## [What you need to do]
Reproduce the top of the data verbatim, through and including the line that contains "from FreeCAD import".

## [Collected data]
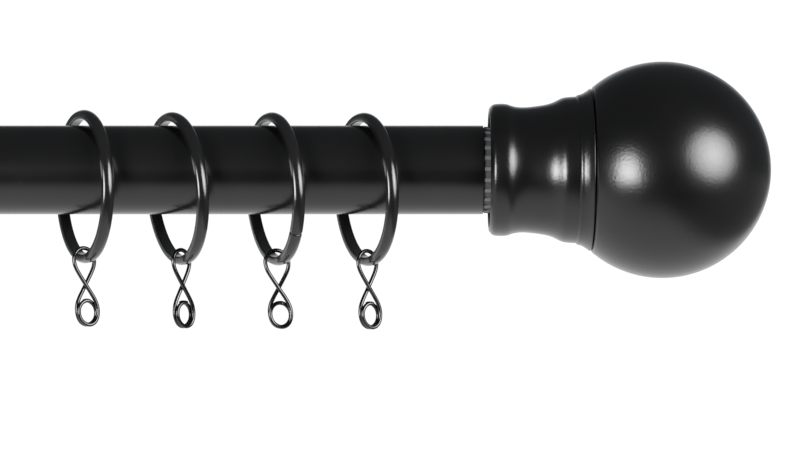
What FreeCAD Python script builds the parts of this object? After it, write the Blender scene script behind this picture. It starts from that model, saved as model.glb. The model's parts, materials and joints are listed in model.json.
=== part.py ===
import FreeCAD, Part
import math
import os
import Sketcher
from FreeCAD import Vector, Placement, Rotation

# Telescopic curtain pole with ball finials, rings, wire eyelets and two wall brackets.
# Millimetres. X runs along the pole, +Z is up, the wall is the plane y = 0 and the room is at -Y.
# The origin lies on the wall, midway between the brackets, at the height of the pole's axis.

doc = FreeCAD.newDocument("curtain_pole")

SIZES = [
    # pole
    ("outer_od", 28.0), ("outer_wall", 0.65), ("outer_len", 700.0),
    ("inner_od", 25.0), ("inner_wall", 0.65), ("inner_len", 640.0), ("inner_out", 16.0),
    ("bush_flange", 1.5), ("bush_len", 15.0), ("guide_len", 15.0), ("guide_od", 26.6),
    ("run_gap", 0.05), ("pole_off_wall", 85.0),
    # finial, measured along its axis from the collar's rear face
    ("ball_rad", 34.1), ("ball_centre", 54.55), ("ball_shell", 2.5), ("ball_base", 32.35),
    ("locator_rad", 21.8), ("locator_face", 29.5), ("boss_rad", 6.0), ("boss_end", 50.0),
    ("collar_len", 32.0), ("collar_rim_rad", 25.55), ("collar_bead_rad", 20.83),
    ("collar_recess_rad", 18.2), ("collar_web_rear", 4.0), ("collar_web_front", 8.0),
    ("screw_rad", 2.5), ("screw_hole_rad", 2.6), ("screw_end", 45.0),
    ("screw_head_rad", 4.6), ("screw_head_len", 3.2),
    ("spigot_rad", 11.8), ("spigot_end", 31.9), ("spigot_flange_rad", 17.0),
    ("spigot_floor", 10.0), ("spigot_bore_rad", 7.0),
    ("sleeve_core_rad", 13.0), ("sleeve_rib_rad", 13.3), ("sleeve_step_rad", 13.2),
    ("sleeve_step_rib_rad", 13.6), ("sleeve_step_from", 1.6), ("sleeve_ribs", 24),
    ("right_gap", 1.9), ("left_overlap", 1.0),
    # rings
    ("ring_in_rad", 21.4), ("ring_out_rad", 24.2), ("ring_width", 3.6), ("ring_crown", 2.5),
    ("ring_edge", 0.55),
    # eyelets
    ("wire_dia", 1.27),
    # brackets
    ("bracket_x", 170.0), ("plate_w", 24.0), ("plate_hgt", 76.0), ("plate_thk", 3.0),
    ("plate_hole_rad", 2.6), ("plate_hole_z", 27.0), ("arm_rad", 6.0), ("arm_foot_rad", 9.0),
    ("arm_foot_len", 4.0), ("cradle_in_rad", 14.3), ("cradle_thk", 2.5), ("cradle_w", 22.0),
    ("cradle_leg", 10.0), ("cradle_boss_rad", 5.0), ("cradle_boss_len", 2.5),
    ("csk_rad", 4.8), ("csk_screw_rad", 2.5), ("thumb_rad", 2.45), ("knob_rad", 7.0),
    ("knob_len", 9.0), ("knob_gap", 1.2),
]
S = dict(SIZES)
sheet = doc.addObject("Spreadsheet::Sheet", "sizes")
for i, (key, val) in enumerate(SIZES):
    sheet.set("A%d" % (i + 1), key)
    sheet.set("B%d" % (i + 1), "%g" % val)
    sheet.setAlias("B%d" % (i + 1), key)
doc.recompute()

PARTS = []


def q(c=0.0, **terms):
    """A length as a number and as the expression that gives it from the sheet."""
    val = c + sum(S[k] * f for k, f in terms.items())
    bits = ["sizes.%s * (%.8g)" % (k, f) for k, f in terms.items()]
    if c or not bits:
        bits.append("(%.8g)" % c)
    return (val, " + ".join(bits))


def num(v):
    return v[0] if isinstance(v, tuple) else v


def new_body(label, place=None):
    body = doc.addObject("PartDesign::Body", label)
    body.Label = label
    body.Placement = place or Placement()
    PARTS.append(body)
    return body


def origin_item(body, role):
    return [f for f in body.Origin.OriginFeatures if f.Role == role][0]


def profile(body, name, plane, segs):
    """Closed sketch from a list of (x, y, kind): 'L' straight to the next corner,
    ('A', mx, my) an arc through a middle point, ('S', points) a spline through points."""
    sk = body.newObject("Sketcher::SketchObject", name)
    sk.AttachmentSupport = [(origin_item(body, plane), "")]
    sk.MapMode = "FlatFace"
    n = len(segs)
    ends = []
    for i in range(n):
        x0, y0, kind = segs[i]
        x1, y1 = segs[(i + 1) % n][:2]
        a, b = Vector(num(x0), num(y0), 0), Vector(num(x1), num(y1), 0)
        if kind == "L":
            geo = Part.LineSegment(a, b)
        elif kind[0] == "A":
            geo = Part.Arc(a, Vector(kind[1], kind[2], 0), b)
        else:
            geo = Part.BSplineCurve()
            geo.interpolate([a] + [Vector(px, py, 0) for px, py in kind[1]] + [b])
        gi = sk.addGeometry(geo, False)
        p1 = sk.getPoint(gi, 1)
        ends.append((gi, 1, 2) if (p1 - a).Length < (p1 - b).Length else (gi, 2, 1))
    for i in range(n):
        j = (i + 1) % n
        sk.addConstraint(Sketcher.Constraint("Coincident", ends[i][0], ends[i][2], ends[j][0], ends[j][1]))
    for i in range(n):
        gi, pos = ends[i][0], ends[i][1]
        for axis, v in (("X", segs[i][0]), ("Y", segs[i][1])):
            if abs(num(v)) < 1e-9:
                sk.addConstraint(Sketcher.Constraint("PointOnObject", gi, pos, -2 if axis == "X" else -1))
                continue
            k = sk.addConstraint(Sketcher.Constraint("Distance" + axis, -1, 1, gi, pos, num(v)))
            if isinstance(v, tuple):
                sk.setExpression("Constraints[%d]" % k, v[1])
    return sk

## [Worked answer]
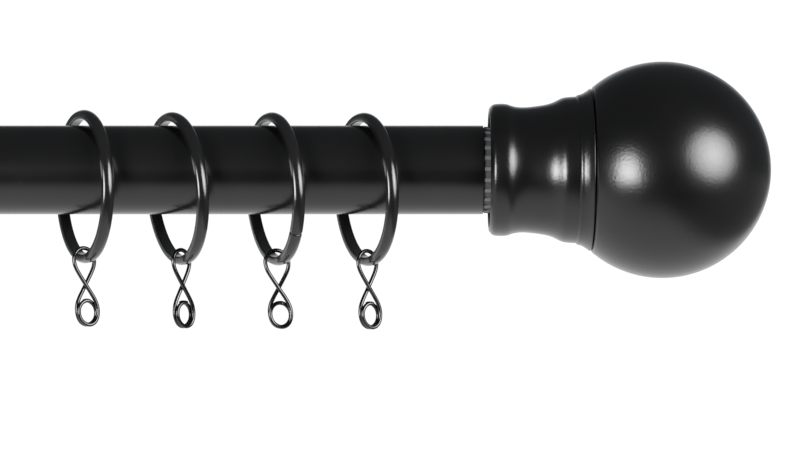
What FreeCAD Python script builds the parts of this object? After it, write the Blender scene script behind this picture. It starts from that model, saved as model.glb. The model's parts, materials and joints are listed in model.json.
=== part.py ===
import FreeCAD, Part
import math
import os
import Sketcher
from FreeCAD import Vector, Placement, Rotation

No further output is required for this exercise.